_PROVIDED DATA_
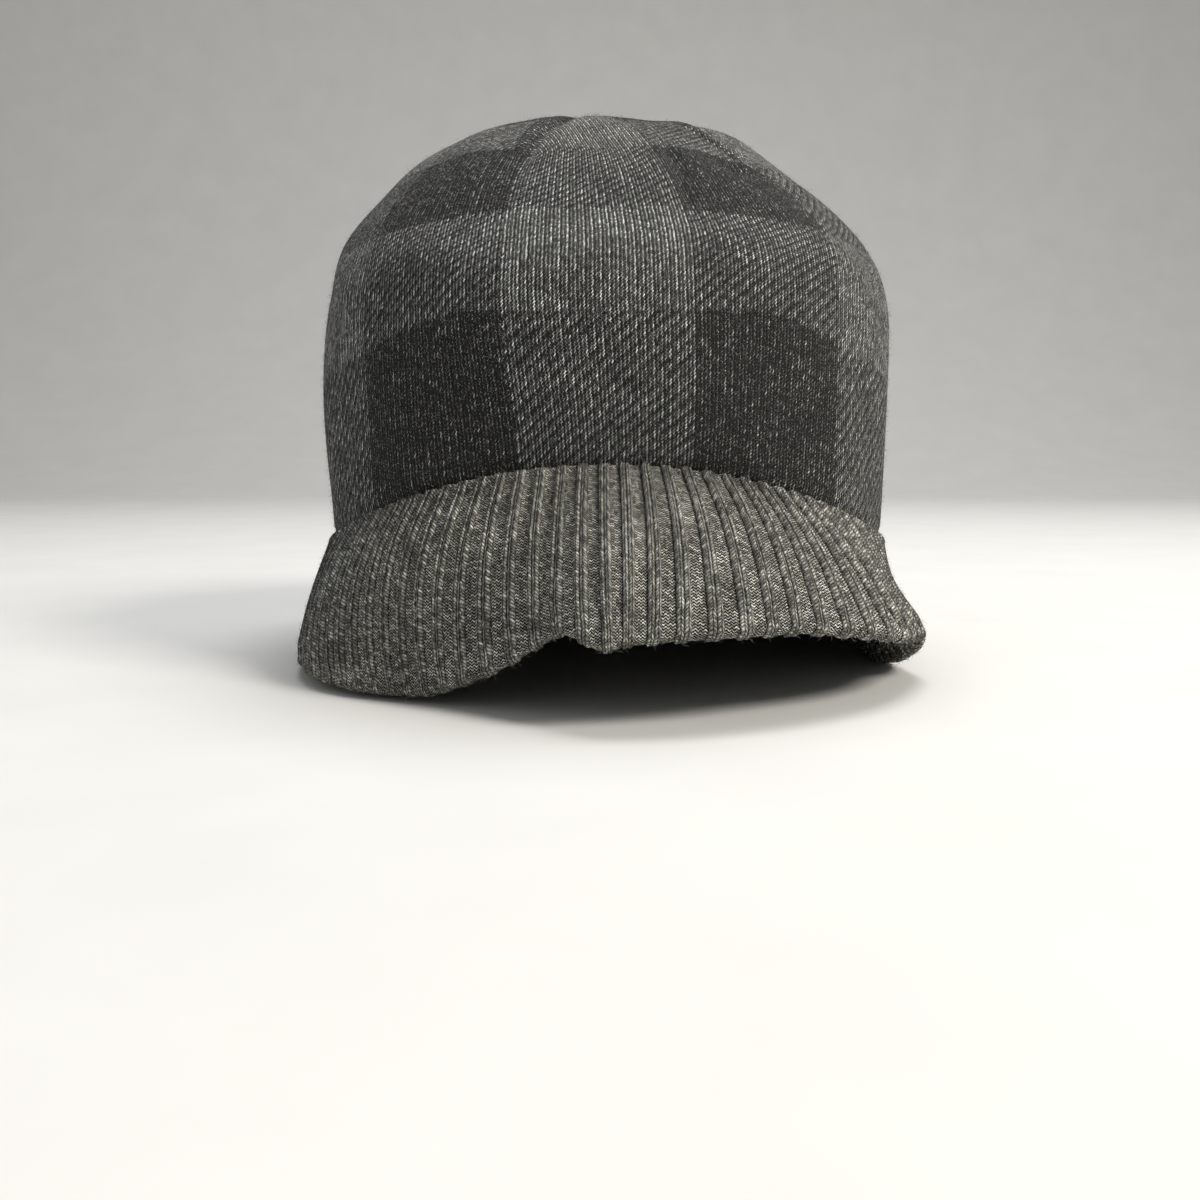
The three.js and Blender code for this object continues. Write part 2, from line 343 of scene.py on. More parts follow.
def crown_normal(size, angle, arc):
    """Outward directions, from differences of the plain crown, level at the seam."""
    turn = 0.5  # degrees
    step = 0.005
    around = crown_base(size, angle + turn, arc) - crown_base(size, angle - turn, arc)
    above = crown_base(size, angle, np.minimum(arc + step, 1))
    upward = above - crown_base(size, angle, np.maximum(arc - step, 0))
    normal = unit(np.cross(around, upward))
    normal[..., 2] *= smoothstep(arc, 0, LEVEL_UNTIL)
    return unit(normal)


def dart_distance(size, angle, arc):
    """Metres along the knit from the nearest dart, positive towards +X."""
    spacing = 360 / DARTS
    from_dart = np.mod(angle - FIRST_DART + spacing / 2, spacing) - spacing / 2
    radius = size.crown_width / 2 * along(CROWN_ROWS, "side_out", arc)
    return radius * np.radians(from_dart)


def crown_relief(size, angle, arc):
    """How far the worn knit stands outside the plain crown: a soft valley along each dart, with the
    sewn line sunk in it and the seam allowance as a low ridge beside it, each a bell of the way
    from the dart. The dents of the table are bells too, and three sines make it slowly uneven. All
    but the dents and a share of the valley fades towards the top."""
    away = dart_distance(size, angle, arc)
    grown = smoothstep(arc, *DART_SPAN)
    fading = 1 - smoothstep(arc, *DART_FADE)
    kept = DART_KEPT + (1 - DART_KEPT) * fading
    valley = -size.dart_depth * grown * kept * bell(away, size.dart_width)
    sewn = -SEWN_DEPTH * grown * fading * bell(away, SEWN_WIDTH)
    ridge = RIDGE_HEIGHT * grown * fading * bell(away + RIDGE_ASIDE, RIDGE_WIDTH)
    dents = 0
    for dent_angle, dent_arc, around, upward, out in CROWN_DENTS[1:]:
        turned = np.mod(angle - dent_angle + 180, 360) - 180
        aside = np.radians(turned) * size.crown_width / 2 * along(CROWN_ROWS, "side_out", arc)
        over = (arc - dent_arc) * size.top_height
        dents = dents + out * bell(aside, around) * bell(over, upward)
    a = np.radians(angle)
    slow = np.sin(5 * a + 9 * arc) + np.sin(8 * a - 14 * arc + 1) + np.sin(13 * a + 23 * arc + 2)
    return valley + sewn + ridge + dents + UNEVENNESS * fading * slow


def frame_shift(size):
    """From the crown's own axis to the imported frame: the crown's box is centred on the frame's."""
    angle = np.arange(-180, 180, 2.5)[None, :]
    arc = np.arange(16)[:, None] / 16
    points = crown_base(size, angle, arc).reshape(-1, 3)
    low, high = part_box("crown")
    shift = (np.array(low) + np.array(high)) / 2 - (points.min(0) + points.max(0)) / 2
    shift[2] = 0
    return shift


def grid_corners(rows, columns, closed):
    """Row and column numbers of the corners of each quad of a grid that closes round its columns,
    and also round its rows where closed is true. The numbers run past the last at a closing, and
    their order makes the faces point outwards."""
    last = rows if closed else rows - 1
    row, column = np.meshgrid(np.arange(last), np.arange(columns), indexing="ij")
    row = row.ravel()[:, None] + np.array([1, 1, 0, 0])
    column = column.ravel()[:, None] + np.array([0, 1, 1, 0])
    return row, column


def bake_place(across, down):
    """A place on the bake map from shares across and down it, kept off the map's border."""
    place = np.stack(np.broadcast_arrays(across, down), -1)
    return BAKE_MARGIN + (1 - 2 * BAKE_MARGIN) * place


def mesh_object(name, points, faces, material, uv_maps=()):
    """A smooth mesh at the origin. faces is a list of arrays of vertex numbers, one array for each
    kind of face, and each UV map is a name and one array of corners for each kind."""
    mesh = bpy.data.meshes.new(name)
    mesh.from_pydata(points.reshape(-1, 3).tolist(), [], [f for kind in faces for f in kind.tolist()])
    mesh.polygons.foreach_set("use_smooth", np.ones(len(mesh.polygons), bool))
    for map_name, corners in uv_maps:
        layer = mesh.uv_layers.new(name=map_name)
        flat = np.concatenate([c.reshape(-1, 2) for c in corners])
        layer.data.foreach_set("uv", flat.astype(np.float32).ravel())
    if mesh.validate(verbose=False):
        raise RuntimeError(f"{name} has faces that are not sound")
    mesh.materials.append(material)
    thing = bpy.data.objects.new(name, mesh)
    bpy.context.scene.collection.objects.link(thing)
    return thing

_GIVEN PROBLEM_
Print again each line of the listing above, exactly as it appears.

_THE RESPONSE_
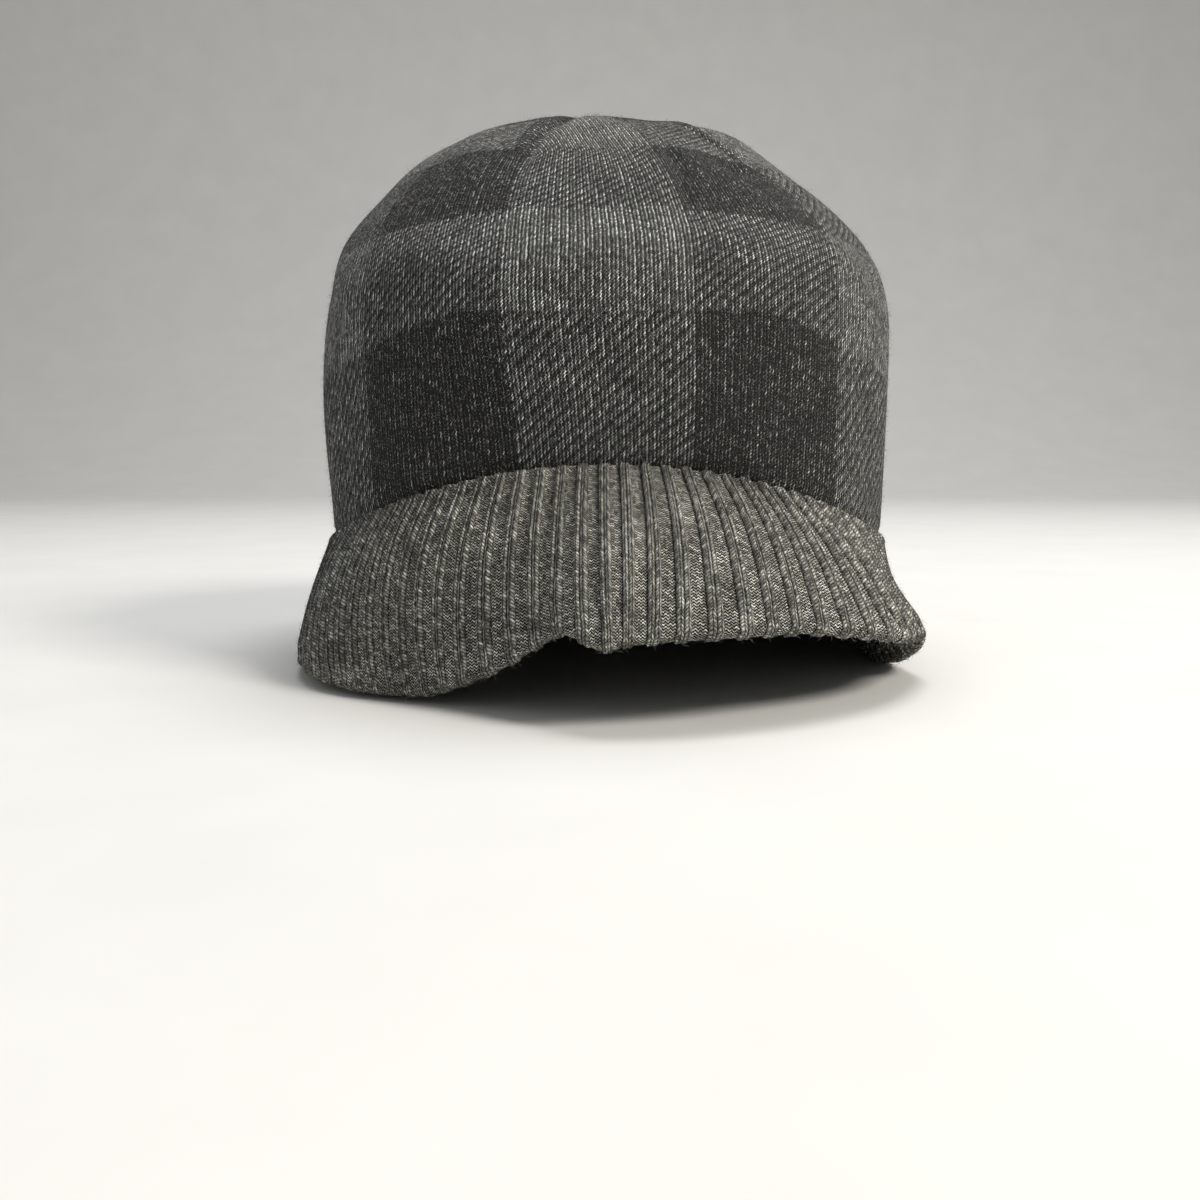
The three.js and Blender code for this object continues. Write part 2, from line 343 of scene.py on. More parts follow.
def crown_normal(size, angle, arc):
    """Outward directions, from differences of the plain crown, level at the seam."""
    turn = 0.5  # degrees
    step = 0.005
    around = crown_base(size, angle + turn, arc) - crown_base(size, angle - turn, arc)
    above = crown_base(size, angle, np.minimum(arc + step, 1))
    upward = above - crown_base(size, angle, np.maximum(arc - step, 0))
    normal = unit(np.cross(around, upward))
    normal[..., 2] *= smoothstep(arc, 0, LEVEL_UNTIL)
    return unit(normal)


def dart_distance(size, angle, arc):
    """Metres along the knit from the nearest dart, positive towards +X."""
    spacing = 360 / DARTS
    from_dart = np.mod(angle - FIRST_DART + spacing / 2, spacing) - spacing / 2
    radius = size.crown_width / 2 * along(CROWN_ROWS, "side_out", arc)
    return radius * np.radians(from_dart)


def crown_relief(size, angle, arc):
    """How far the worn knit stands outside the plain crown: a soft valley along each dart, with the
    sewn line sunk in it and the seam allowance as a low ridge beside it, each a bell of the way
    from the dart. The dents of the table are bells too, and three sines make it slowly uneven. All
    but the dents and a share of the valley fades towards the top."""
    away = dart_distance(size, angle, arc)
    grown = smoothstep(arc, *DART_SPAN)
    fading = 1 - smoothstep(arc, *DART_FADE)
    kept = DART_KEPT + (1 - DART_KEPT) * fading
    valley = -size.dart_depth * grown * kept * bell(away, size.dart_width)
    sewn = -SEWN_DEPTH * grown * fading * bell(away, SEWN_WIDTH)
    ridge = RIDGE_HEIGHT * grown * fading * bell(away + RIDGE_ASIDE, RIDGE_WIDTH)
    dents = 0
    for dent_angle, dent_arc, around, upward, out in CROWN_DENTS[1:]:
        turned = np.mod(angle - dent_angle + 180, 360) - 180
        aside = np.radians(turned) * size.crown_width / 2 * along(CROWN_ROWS, "side_out", arc)
        over = (arc - dent_arc) * size.top_height
        dents = dents + out * bell(aside, around) * bell(over, upward)
    a = np.radians(angle)
    slow = np.sin(5 * a + 9 * arc) + np.sin(8 * a - 14 * arc + 1) + np.sin(13 * a + 23 * arc + 2)
    return valley + sewn + ridge + dents + UNEVENNESS * fading * slow


def frame_shift(size):
    """From the crown's own axis to the imported frame: the crown's box is centred on the frame's."""
    angle = np.arange(-180, 180, 2.5)[None, :]
    arc = np.arange(16)[:, None] / 16
    points = crown_base(size, angle, arc).reshape(-1, 3)
    low, high = part_box("crown")
    shift = (np.array(low) + np.array(high)) / 2 - (points.min(0) + points.max(0)) / 2
    shift[2] = 0
    return shift


def grid_corners(rows, columns, closed):
    """Row and column numbers of the corners of each quad of a grid that closes round its columns,
    and also round its rows where closed is true. The numbers run past the last at a closing, and
    their order makes the faces point outwards."""
    last = rows if closed else rows - 1
    row, column = np.meshgrid(np.arange(last), np.arange(columns), indexing="ij")
    row = row.ravel()[:, None] + np.array([1, 1, 0, 0])
    column = column.ravel()[:, None] + np.array([0, 1, 1, 0])
    return row, column


def bake_place(across, down):
    """A place on the bake map from shares across and down it, kept off the map's border."""
    place = np.stack(np.broadcast_arrays(across, down), -1)
    return BAKE_MARGIN + (1 - 2 * BAKE_MARGIN) * place


def mesh_object(name, points, faces, material, uv_maps=()):
    """A smooth mesh at the origin. faces is a list of arrays of vertex numbers, one array for each
    kind of face, and each UV map is a name and one array of corners for each kind."""
    mesh = bpy.data.meshes.new(name)
    mesh.from_pydata(points.reshape(-1, 3).tolist(), [], [f for kind in faces for f in kind.tolist()])
    mesh.polygons.foreach_set("use_smooth", np.ones(len(mesh.polygons), bool))
    for map_name, corners in uv_maps:
        layer = mesh.uv_layers.new(name=map_name)
        flat = np.concatenate([c.reshape(-1, 2) for c in corners])
        layer.data.foreach_set("uv", flat.astype(np.float32).ravel())
    if mesh.validate(verbose=False):
        raise RuntimeError(f"{name} has faces that are not sound")
    mesh.materials.append(material)
    thing = bpy.data.objects.new(name, mesh)
    bpy.context.scene.collection.objects.link(thing)
    return thing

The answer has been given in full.